Illinois Farmers Raise Concerns over Tax Implications from Inflation Reduction Act


The Inflation Reduction Act is now law after President Joe Biden added his signature to the $740 billion bill that increases taxes to pay for a variety of things. Farmers have some concerns.

The measure allocates nearly $370 billion toward renewable energy subsidies. It also has health care provisions like caps on insulin for Medicare recipients and more. The measure will also increase taxes on incomes over $400,000, and imposes a 15% minimum income tax on business profits.

Illinois Farm Bureau President Richard Guebert said there are some good things in the bill, but on taxes, farmers need to “fasten their seatbelts.”

“It really gives us heartburn of what the tax implications will be for the long term,” Guebert told WMAY. “There always, I think, will be a trickle down effect to the farmgate, you might say, and the consumer.”

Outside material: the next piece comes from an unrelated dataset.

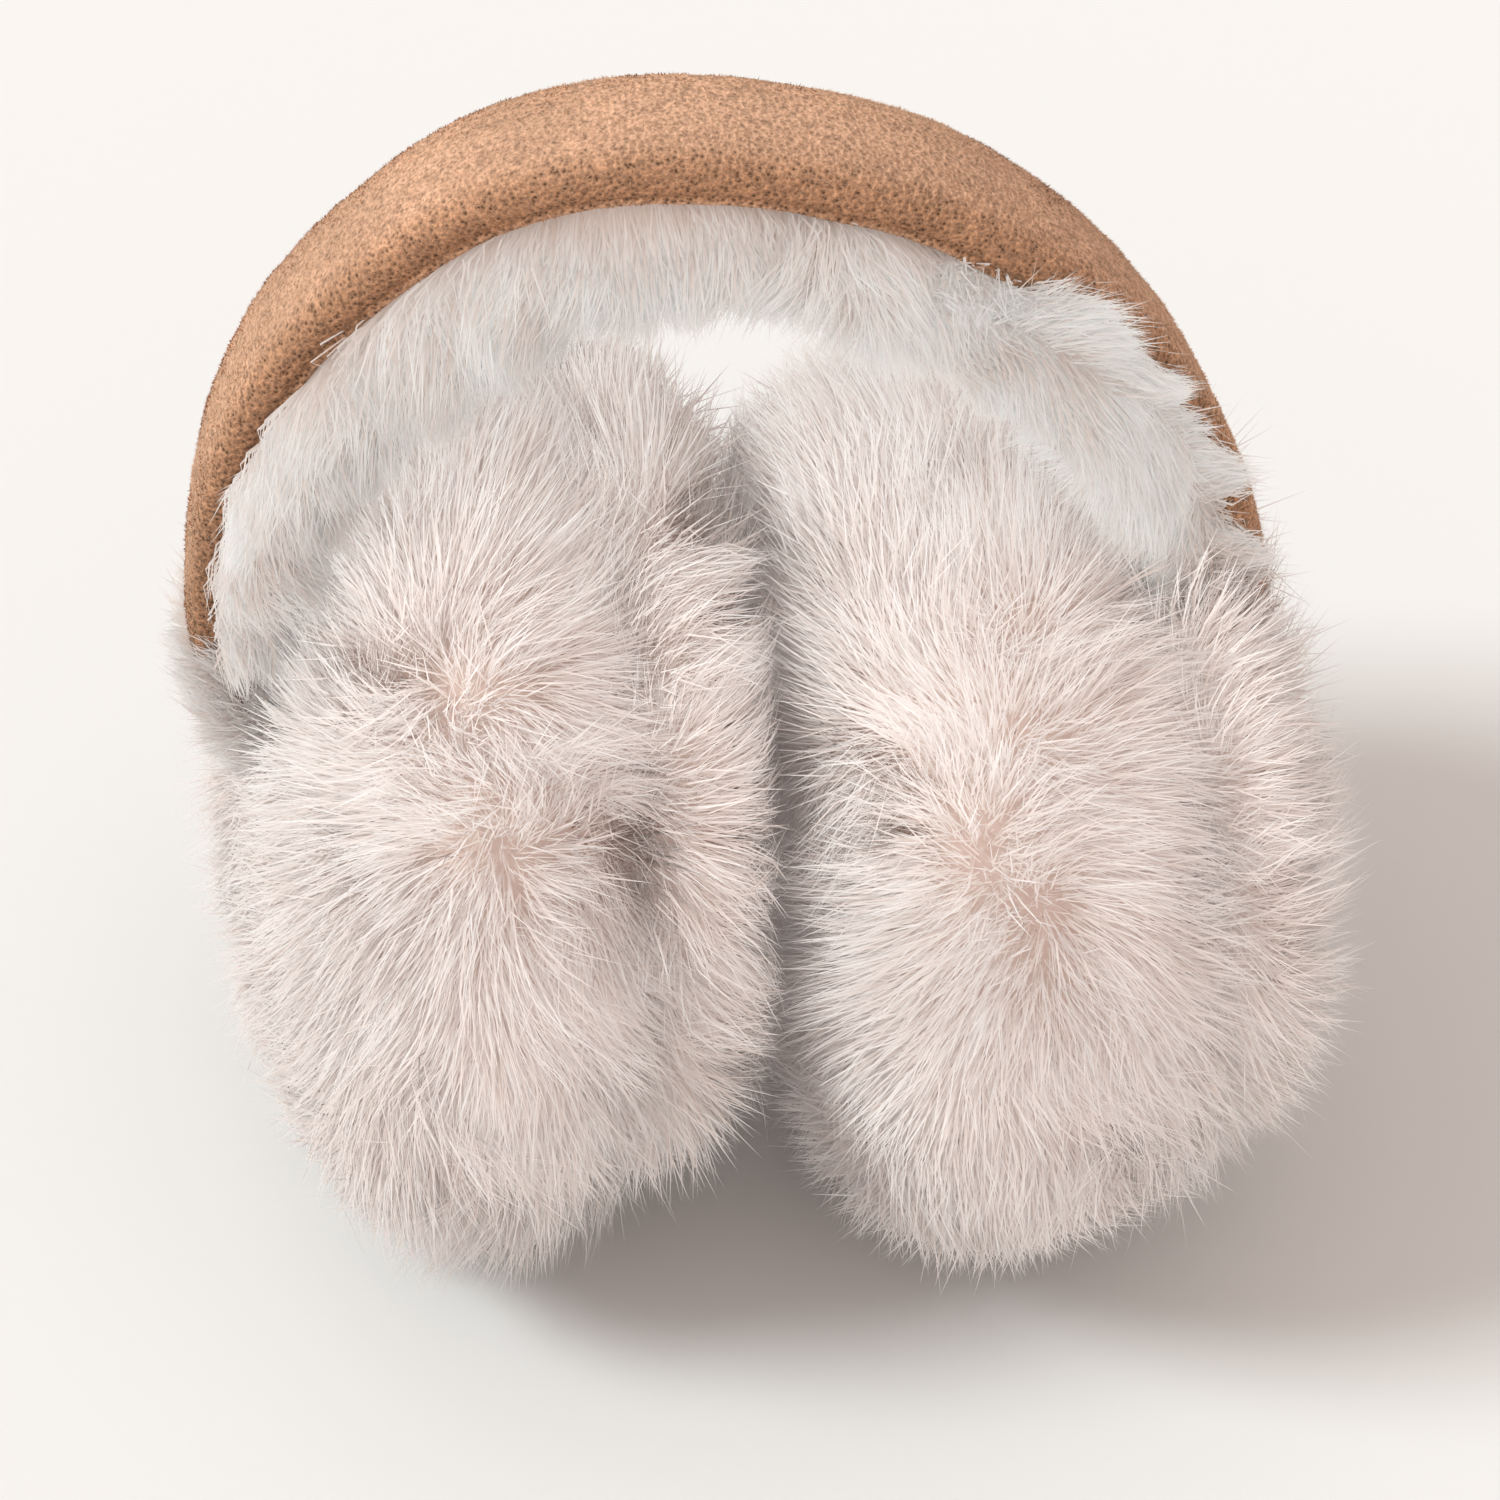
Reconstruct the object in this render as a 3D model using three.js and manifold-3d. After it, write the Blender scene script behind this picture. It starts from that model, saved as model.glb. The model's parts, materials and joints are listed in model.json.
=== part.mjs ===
// Fur earmuffs, standing on their two round ear muffs with the headband arched above them.
// Millimetres, +Z up, -Y towards the viewer, origin on the ground under the middle of the whole.
import * as THREE from 'three';
import { mergeVertices } from 'three/addons/utils/BufferGeometryUtils.js';
import Module from 'manifold-3d';

const wasm = await Module();
wasm.setup();

// Gap left between pieces that touch
const CLEARANCE = 0.3;

// Suede band: a padded flat tube bent to an arch
const ARCH_SPAN = 141.3;
const ARCH_RISE = 113.5;
const BAND_WIDTH = 19.5;
const BAND_THICKNESS = 9.4;
const BAND_SECTIONS = 28;
const BAND_SIDES = 12;

// Fur lining under the band: a backing strip and the locks that hang from it
const LINING_WIDTH = 19;
const LINING_DEPTH = 18;
const LINING_BED = 1.2;
const LINING_SECTIONS = 20;
const LINING_SIDES = 10;
const LINING_LOCK_REACH = 9.5;
const LINING_LOCK_WIDTH = 14;
const LINING_LOCK_SWEEP = 15;
const LINING_LOCK_ROWS = 10;

// Ear muffs: each is a furry round turned outwards against a furry round turned to the ear
const MUFF_DIAMETER = 117;
const MUFF_THICKNESS = 59;
const MUFF_PRESSED = 2.6;
const ARM_END_ABOVE_MUFF_MIDDLE = 15;
const MUFF_SIDES = 22;
const MUFF_LOCKS = 38;
const MUFF_LOCK_REACH = 9;
const MUFF_LOCK_WIDTH = 19;
const MUFF_LOCK_SWEEP = 17;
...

U.S. Rep. Cheri Bustos, D-Moline, didn’t address the tax concerns, and said other elements of the bill will help farmers.

“We’ve got oversubscribed programs on conservation. We will now have the money to incentivize more of our family farmers to practice good conservation measures,” Bustos told The Center Square.

She called the Inflation Reduction Act a “farm bill lite,” including expanding and funding expansion of biodiesel fuel.

“President Biden signed the year-round E15 executive order,” Bustos said. “Now we’ve got money to build that out.”

Guebert said the biodiesel provisions are good for farmers, but it’s hard to shake concerns about possible tax increases on farmers making more than $400,000 a year.

“Farmers usually pay a lot of taxes, more in real estate taxes and property taxes probably, but we’ll just have to see how that trickles down and impacts agriculture going forward,” Guebert said.